After looking at the code for the source order comperator, it looks like the score could change after units are scheduled as well in some edge cases.

So AssertisHeap might fail? I'm not really comfortable with that...

I am not sure if we want to leave them in either. The main reason to include them in the patch was to show how I tried to verify things behave sanely for a wide range of inputs. As mentioned earlier, not picking the best candidate here should not a big deal and it should happen very rarely (did not happen during bootstrap on X86 and various SPEC & MultiSource benchmarks). The selection should be deterministic across different compilers/C++ STLs because the comparator enforces a total order. Does that make sense?

We might even go further and limit the source order comperator to just the IR ordering and the queue IDs, because the real scheduling should happen in the machine scheduler.

Make this a separate patch, in case it has some unexpected side-effect, but sure, that makes sense.

yes that definitely needs to be separate. I'll need to do a more careful evaluation there, as changing the heuristic unfortunately impacts a bunch of test cases in small ways.

Also, maybe we could change the way we compute scheduling priority based on the size of the queue. So keep the current scheduling for common cases, but switch to a simpler heuristic if the queue gets too large.

Are you referring to using the heap only once the queue grows larger than a threshold or deciding what scheduling heuristics to enable based on the size? I'll add back the original threshold back to the patch. I removed it to ensure the heap & assertions are applied as broadly as possible for verification.

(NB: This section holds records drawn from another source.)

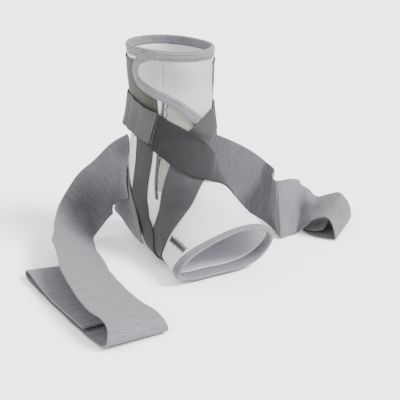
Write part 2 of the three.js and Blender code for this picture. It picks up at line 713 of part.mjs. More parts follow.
// Crossed straps, stirrup and end tab
const strapStep = 5;
const strapColumns = 4;
addLaid('instep_strap_lateral', strapGrid(routes.lateralStrap, webbingWidth, strapStep, strapColumns), webbingThickness, looks.webbing);
addLaid('stirrup_strap', strapGrid(routes.stirrup, stirrupWidth, strapStep, strapColumns), webbingThickness, looks.stirrup);
addLaid('instep_strap_medial', strapGrid(routes.medialStrap, webbingWidth, strapStep, strapColumns), webbingThickness, looks.webbing);
addLaid('strap_tab', strapGrid(routes.tab, tabWidth, strapStep, strapColumns), webbingThickness, looks.tab);

// The root of the inner elastic lies beside the stirrup, and the outer one's root lies over it.
// Steps: how many rows are the root. Room: gap to what lies under it. Radius: where that is looked for.
const innerRoot = { steps: 9, room: 1.9, radius: 2.5 };
const outerRoot = { steps: 6, room: 0.7, radius: 6 };
addPiece('elastic_strap_medial', looseStrap(medialElastic, looseInward, innerRoot), looks.elastic);
addPiece('elastic_strap_lateral', looseStrap(lateralElastic, looseOutward, outerRoot), looks.elastic);

export default group;
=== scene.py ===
# Ankle brace for a right foot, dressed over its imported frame.
# Lengths are millimetres until a mesh is made. X points to the toes, Y to the inner side, Z up.
import math

import bpy
import numpy as np
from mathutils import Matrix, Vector


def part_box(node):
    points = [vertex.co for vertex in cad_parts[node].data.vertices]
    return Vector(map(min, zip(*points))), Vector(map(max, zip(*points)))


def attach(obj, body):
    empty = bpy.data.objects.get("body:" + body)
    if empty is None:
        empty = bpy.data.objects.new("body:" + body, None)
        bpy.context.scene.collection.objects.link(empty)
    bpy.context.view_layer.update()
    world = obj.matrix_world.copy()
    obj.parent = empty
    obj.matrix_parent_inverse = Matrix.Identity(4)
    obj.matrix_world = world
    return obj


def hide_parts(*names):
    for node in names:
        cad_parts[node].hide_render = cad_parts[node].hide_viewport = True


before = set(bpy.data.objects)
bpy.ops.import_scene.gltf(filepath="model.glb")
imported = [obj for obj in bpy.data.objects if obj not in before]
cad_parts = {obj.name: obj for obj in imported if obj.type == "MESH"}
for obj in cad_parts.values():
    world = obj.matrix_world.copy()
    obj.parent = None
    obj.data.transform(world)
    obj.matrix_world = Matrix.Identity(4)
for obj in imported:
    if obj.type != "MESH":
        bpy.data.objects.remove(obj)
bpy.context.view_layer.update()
BODY = "root"
MM = 0.001

# Driving sizes
RIM_HEIGHT = round(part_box("rim_binding")[1][2] / MM, 1)
FOOT_REACH = 105.0
HEEL_REACH = 51.0
FOOT_HALF_WIDTH = 44.0
SLEEVE_WALL = 2.0
BINDING_WIDTH = 8.0
FLAP_BINDING_WIDTH = 7.0
BINDING_EXTRA = 0.6
PANEL_THICKNESS = 0.9
FLAP_THICKNESS = 1.8
WEBBING_THICKNESS = 1.2
ELASTIC_THICKNESS = 1.2
WEBBING_WIDTH = 30.0
STIRRUP_WIDTH = 22.0
TAB_WIDTH = 29.0
ELASTIC_WIDTH = 52.0
CLEARANCE = 0.35
LOOSE_FORWARD = 156.0
LOOSE_OUTWARD = 145.0
LOOSE_INWARD = 128.0

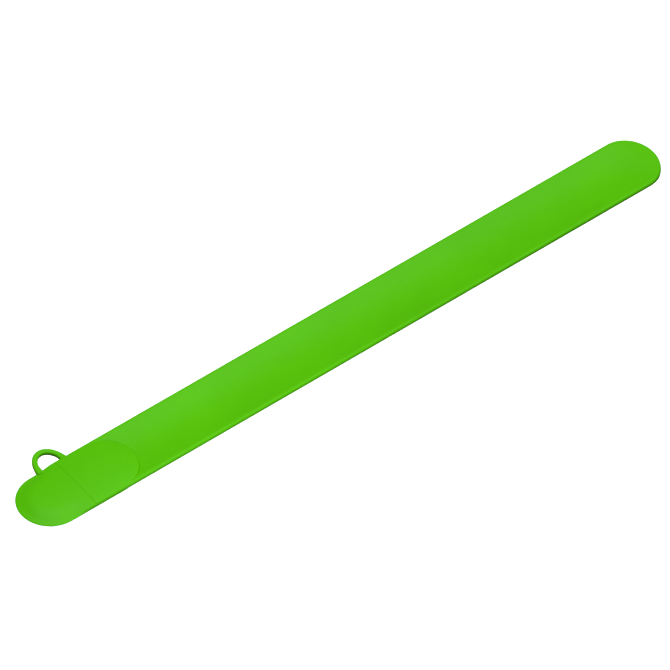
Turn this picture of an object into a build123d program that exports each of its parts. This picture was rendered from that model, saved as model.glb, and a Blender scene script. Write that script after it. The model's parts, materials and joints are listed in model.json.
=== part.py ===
"""A silicone slap band with a flash drive in its end pod, all lengths in millimetres.

The band lies straight along +X. The pod is at its -X end, its cap points along -X, the loop is on the +Y
side and the hollow face of the band is up. The origin is the middle of the flat under the pod's fixed half.
"""

import os
from math import sqrt

from build123d import *

# Overall sizes of the band.
TOTAL_LENGTH = 235.0
WIDTH = 21.0
RIM_STRIP = 1.2  # flat strip along each edge of the hollow face
TROUGH_DEPTH = 1.5
WALL = 2.0  # silicone, spring and silicone together, in the middle of the band
EDGE_WALL = 1.6  # height of the band's sides
EDGE_RADIUS = 0.4
TIP_ROUND = 9.25  # length of the rounded tip

# The band bends at evenly spaced lines, one between each two segments.
SEGMENTS = 16
LAST_SHARE = 0.75  # of an even stretch, the straight part of the last one
TIP_SHARE = 0.5  # of the rounded tip, added to the last stretch
ROOT_LENGTH = 7.5  # band that is fixed to the pod, past its round end
PRESS_GAP = 0.03  # a piece moulded or pressed into silicone has this much room

# Spring steel strip inside the band.
SPRING_THICKNESS = 0.2
SPRING_WIDTH = 13.6
SPRING_INSET = 7.0  # end of the spring to the tip

# Pod.
POD_BODY_LENGTH = 20.9  # fixed half, from the seam to the end of its round
CAP_NOSE = 7.05  # silicone in front of the cap's pocket
POD_CROWN = 0.7  # how far the middle of the pod stands above the rims
CROWN_HALFWAY = 0.75  # of the crown's height, half-way from the pod's edge to its middle
POD_EDGE = 0.8
POD_FLOOR = 1.6  # silicone under the pocket for the electronics
POD_ROOF = 0.8  # silicone over that pocket, up to the rims
FOOT_INSET = 0.2  # line where the sloping side would reach the ground, in from the plug's side
FOOT_ROUND = 2.2  # between the sloping side and the flat under the pod
CHEEK_DROP = 1.4  # from the rims down to the top of the sloping side

# Plug, as a standard plug of this family.
PLUG_WIDTH = 12.0
PLUG_THICKNESS = 4.5
PLUG_REACH = 12.0  # bare plug in front of the pod's fixed half
PLUG_ROOT = 6.0  # plug held inside the fixed half
SHEET = 0.3  # steel of the plug's shell
PLUG_CORNER = 0.6
CAP_CLEARANCE = 0.1  # round the plug
CAP_END_CLEARANCE = 0.25
WINDOW = 2.2  # square windows in the shell
WINDOW_SPACING = 6.0
WINDOW_SETBACK = 5.5  # from the plug's front
TONGUE_THICKNESS = 1.8
CONTACT_SETBACK = 1.2  # from the plug's front
TONGUE_SETBACK = 0.4
TONGUE_BLOCK = 3.0  # length of the thick back of the tongue
CONTACT_THICKNESS = 0.2
CONTACT_PLACES = (-3.5, -1.0, 1.0, 3.5)
CONTACT_WIDTH = 1.0

# Electronics behind the plug, in a pocket whose lower part is narrower than its upper.
POCKET_MARGIN = 0.25  # pocket over and under the plug
NARROW_MARGIN = 0.3  # lower part of the pocket, past the plug on each side
LEDGE_STEP = 1.1  # upper part of the pocket, past the lower on each side
BOARD_MARGIN = 0.4  # upper part of the pocket, past the board on each side
POCKET_SETBACK = 10.5  # axis of the pocket's round end, back from the end of the pod's round
BOARD_THICKNESS = 0.8
TRAY_WALL = 0.6
BOARD_LEDGE = 1.0  # how far the upper tray reaches over the board's edge
TAIL_LENGTH = 1.5  # contact on the board
MEMORY_SIZE = (6.5, 8.0, 1.0)
CONTROLLER_SIZE = (4.6, 5.0, 0.8)
EDGE_ROW_GAP = 1.0  # memory chip to the row beside it
CHIP_SETBACK = 5.22  # middle of the chips from the board's straight end
CRYSTAL_SIZE = (2.6, 1.2, 0.7)
CAPACITOR_SIZE = (1.0, 0.5, 0.5)
CAPACITOR_PITCH = 1.6
CAPACITOR_COUNT = 3

# Loop that ties the cap to the fixed half.
LOOP_SPAN = 10.8
LOOP_REACH = 6.75
LOOP_WIDTH = 1.8
LOOP_THICKNESS = 1.6
LOOP_SHIFT = 0.85  # centre of the loop, from the seam towards the cap
LOOP_TOP_DROP = 0.3  # below the rims
LOOP_EDGE = 0.5

# Sizes and places that follow from the sizes above.
cavity_height = PLUG_THICKNESS + 2 * POCKET_MARGIN
cavity_narrow = PLUG_WIDTH + 2 * NARROW_MARGIN
cavity_wide = cavity_narrow + 2 * LEDGE_STEP
board_width = cavity_wide - 2 * BOARD_MARGIN
plug_z = POD_FLOOR + cavity_height / 2
rim_top = POD_FLOOR + cavity_height + POD_ROOF
cheek_z = rim_top - CHEEK_DROP
foot_y = PLUG_WIDTH / 2 - FOOT_INSET
half_width = WIDTH / 2
cap_length = PLUG_REACH + CAP_END_CLEARANCE + CAP_NOSE
seam_x = -POD_BODY_LENGTH / 2
pod_end_x = POD_BODY_LENGTH / 2
cap_end_x = seam_x - cap_length
tip_x = cap_end_x + TOTAL_LENGTH
cap_round_x = cap_end_x + half_width
pod_round_x = pod_end_x - half_width
pocket_round_x = pod_end_x - POCKET_SETBACK
first_bend_x = pod_end_x + ROOT_LENGTH
last_length = LAST_SHARE * (tip_x - first_bend_x) / SEGMENTS + TIP_SHARE * TIP_ROUND
pitch = (tip_x - first_bend_x - last_length) / (SEGMENTS - 1)
bends = [first_bend_x + i * pitch for i in range(SEGMENTS)]

# The band's section. The spring follows the hollow, about the same centre above it.
half_trough = half_width - RIM_STRIP
trough_radius = (half_trough**2 + TROUGH_DEPTH**2) / (2 * TROUGH_DEPTH)
middle_radius = trough_radius + WALL / 2
centre_z = rim_top - TROUGH_DEPTH + trough_radius
under_z = rim_top - TROUGH_DEPTH - WALL
side_z = rim_top - EDGE_WALL

# Heights inside the pod.
plug_low_z = plug_z - PLUG_THICKNESS / 2
plug_front_x = seam_x - PLUG_REACH
plug_back_x = seam_x + PLUG_ROOT
cavity_low_z = plug_z - cavity_height / 2
cavity_top_z = plug_z + cavity_height / 2
tongue_low_z = plug_low_z + SHEET + PRESS_GAP
tongue_top_z = tongue_low_z + TONGUE_THICKNESS
board_low_z = tongue_top_z - BOARD_THICKNESS

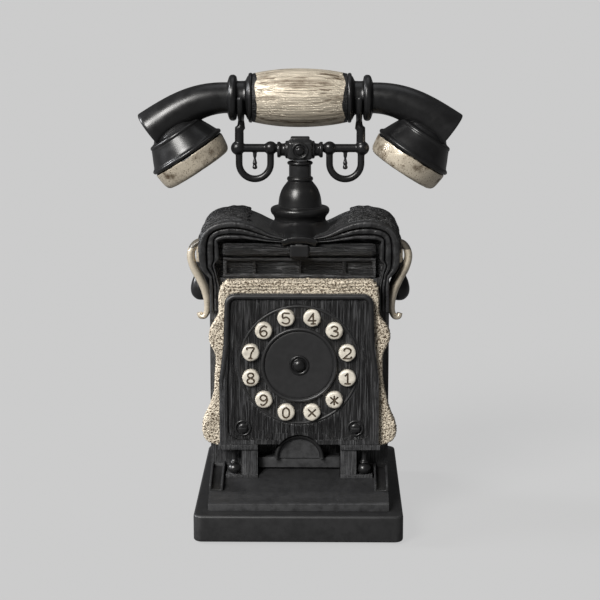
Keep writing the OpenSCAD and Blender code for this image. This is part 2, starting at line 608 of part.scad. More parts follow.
module cap() at_cup() difference() {
    lathe([[0, -27.9], [21.5, -27.9], [23.2, -26.4], [23.6, -16.8], [26.6, -16.8], [26.8, -19], [26.2, -25],
        [25.2, -28.6], [23.2, -30.5], [0, -30.5]], 64);
    for (i = [0 : 5]) rotate([0, 0, 60 * i]) translate([8, 0, -40]) cylinder(r = 1.5, h = 20, $fn = 24);
    translate([0, 0, -40]) cylinder(r = 1.5, h = 20, $fn = 24);
}

module receiver_cup() color(BLACK) mirror([1, 0, 0]) cup();

module receiver_cap() color(SILVER) mirror([1, 0, 0]) cap();

module transmitter_cup() color(BLACK) cup();

module transmitter_cap() color(SILVER) cap();

module handset_capsules() color(STEEL) sides() at_cup()
    lathe([[0, -16], [12, -16], [20.4, -19], [20.4, -27.8], [0, -27.8]], 48);

base_slab();
base_platform();
side_rails();
bottom_plate();
rubber_feet();
ballast_weight();
body_shell();
hood_shell();
hood_caps();
hood_frame();
hood_roll();
hood_clasp();
slat_rail();
surround_trim();
front_panel();
panel_screws();
ringer_arch();
legs();
leg_spindles();
side_straps();
side_hooks();
back_cover();
case_screws();
dial_ring();
dial_disc();
dial_hub();
key_guide();
keypad_board();
main_board();
ringer_speaker();
hook_switch();
line_jack();
cord_jack();
ringer_switch();
stem();
cradle_post();
cradle_hub();
cradle_arm_left();
cradle_arm_right();
handset_grip();
handset_ferrules();
handset_arm_left();
handset_arm_right();
receiver_cup();
receiver_cap();
transmitter_cup();
transmitter_cap();
handset_capsules();
key(0);  // key_1
key(1);  // key_2
key(2);  // key_3
key(3);  // key_4
key(4);  // key_5
key(5);  // key_6
key(6);  // key_7
key(7);  // key_8
key(8);  // key_9
key(9);  // key_0
key(10);  // key_hash
key(11);  // key_star
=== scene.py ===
"""Cradle telephone with a ring of push keys: the pieces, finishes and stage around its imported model."""

import math

import bmesh
import bpy
from mathutils import Matrix, Vector, noise


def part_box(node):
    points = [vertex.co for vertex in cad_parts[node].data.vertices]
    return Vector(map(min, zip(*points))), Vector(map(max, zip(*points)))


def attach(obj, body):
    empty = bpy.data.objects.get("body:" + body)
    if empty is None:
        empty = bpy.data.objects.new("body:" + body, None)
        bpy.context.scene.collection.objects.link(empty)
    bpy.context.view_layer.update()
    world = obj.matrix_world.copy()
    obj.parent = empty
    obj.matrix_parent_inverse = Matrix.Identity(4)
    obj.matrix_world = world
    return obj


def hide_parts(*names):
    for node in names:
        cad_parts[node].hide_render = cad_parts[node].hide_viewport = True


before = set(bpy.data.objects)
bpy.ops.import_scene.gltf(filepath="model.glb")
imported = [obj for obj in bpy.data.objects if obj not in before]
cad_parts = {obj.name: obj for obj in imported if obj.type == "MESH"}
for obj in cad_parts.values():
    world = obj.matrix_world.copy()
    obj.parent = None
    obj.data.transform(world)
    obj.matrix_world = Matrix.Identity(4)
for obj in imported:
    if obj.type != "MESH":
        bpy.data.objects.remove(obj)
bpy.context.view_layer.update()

bl_info = {
    "name": "Cradle telephone",
    "version": (1, 0, 0),
    "blender": (4, 5, 0),
    "location": "View3D > Sidebar > Telephone",
    "description": "Builds the pieces and finishes of an antique-style cradle telephone",
    "category": "Object",
}

MM = 0.001
SIDES = (("left", -1), ("right", 1))
KEYS = ("1", "2", "3", "4", "5", "6", "7", "8", "9", "0", "hash", "star")
KEY_STEP = math.radians(30)
FIRST_KEY = math.radians(-15)


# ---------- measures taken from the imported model, in millimetres ----------

def span(node):
    """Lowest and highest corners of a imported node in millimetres."""
    low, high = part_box(node)
    return low / MM, high / MM


def middle(node):
    """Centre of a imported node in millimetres."""
    low, high = span(node)
    return (low + high) / 2


DIAL = middle("dial_ring")
HANDSET_Z = middle("handset_grip").z
GRIP_R = (span("handset_grip")[1].z - span("handset_grip")[0].z) / 2
GRIP_X = span("handset_grip")[1].x
HOOD_FRONT = span("hood_frame")[0].y
PANEL_LOW, PANEL_HIGH = span("front_panel")

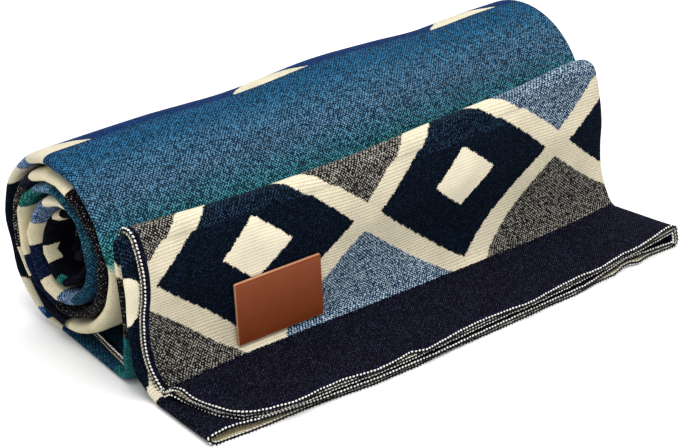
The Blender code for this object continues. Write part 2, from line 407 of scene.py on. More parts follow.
# Bands of the inner turns, each from where it starts
INNER_BANDS = (
    (1.130, "#a0977a", "#d0c6a6", 0.85),
    (1.180, "#0c0d14", "#8a8478", 0.30),
    (1.330, "#0a0c18", "#3c4460", 0.25),
    (1.405, "#aaa184", "#dad0b2", 0.88),
    (1.525, "#08090f", "#8c8678", 0.18),
    (1.990, "#070f22", "#263a68", 0.24),
    (2.157, "#a0977a", "#d0c6a6", 0.85),
    (2.308, "#0a3d3a", "#358578", 0.42),
    (2.380, "#223e55", "#6f93ad", 0.42),
    (2.460, "#0d2735", "#336577", 0.40),
    (2.690, "#0c2636", "#2a5a72", 0.38),
    (2.880, "#1d3558", "#8ba2b8", 0.40),
    (2.950, "#a0977a", "#d0c6a6", 0.85),
    (3.050, "#070f22", "#263a68", 0.24),
    (3.177, "#a0977a", "#d0c6a6", 0.85),
    (3.260, "#1d3558", "#8ba2b8", 0.40),
    (3.398, "#aaa184", "#dad0b2", 0.88),
    # From 3.545 inwards the near-black rows use the core's yarns: painted shade of the deep core
    (3.545, "#06080f", "#20263a", 0.15),
    (3.930, "#0a3d3a", "#358578", 0.42),
    (3.985, "#06080f", "#20263a", 0.15),
    (4.045, "#9d9577", "#c8bf9f", 0.80),
    (4.162, "#06080f", "#20263a", 0.15),
    (4.280, "#aaa184", "#dad0b2", 0.88),
    (4.330, "#06080f", "#20263a", 0.15),
)


def linear(colour):
    """An sRGB hex colour as linear red, green, blue."""
    values = [int(colour[at : at + 2], 16) / 255 for at in (1, 3, 5)]
    return tuple(v / 12.92 if v <= 0.04045 else ((v + 0.055) / 1.055) ** 2.4 for v in values)


def solid_colour(colour):
    return (*linear(colour), 1.0)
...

Are you referring to using the heap only once the queue grows larger than a threshold or deciding what scheduling heuristics to enable based on the size?

The scheduling heuristics.

The selection should be deterministic across different compilers/C++ STLs because the comparator enforces a total order.

It's undefined behavior to call std::push_heap/std::pop_heap on an array that isn't a heap. If the total order changes, that can break the heap property. Not sure what the practical consequence would be on common STL implementations, but that seems scary enough that we want to ensure that can't happen.

fhahn added a comment.Jul 10 2020, 2:37 PM

Are you referring to using the heap only once the queue grows larger than a threshold or deciding what scheduling heuristics to enable based on the size?

The scheduling heuristics.

The selection should be deterministic across different compilers/C++ STLs because the comparator enforces a total order.

It's undefined behavior to call std::push_heap/std::pop_heap on an array that isn't a heap. If the total order changes, that can break the heap property. Not sure what the practical consequence would be on common STL implementations, but that seems scary enough that we want to ensure that can't happen.

Yeah we should avoid that. I'll take another look at the source order comparator, but I don't think we can rule out changing costs as of right now. Potentially changing the comparator for backends using the MachineScheduler is a bit bigger task. In the meantime I think I'll put up a patch that limits the number of candidates to scan linearly, to avoid a nasty quadratic compile-time case.

fhahn planned changes to this revision.Jul 22 2020, 8:00 AM

I'll put this on hold for now, until I have more time to investigate the heuristics. I've put up D84328 which adds a cut-off for the number of candidates to check in the meantime, which also avoids huge increases in compile-time caused by the linear scan here.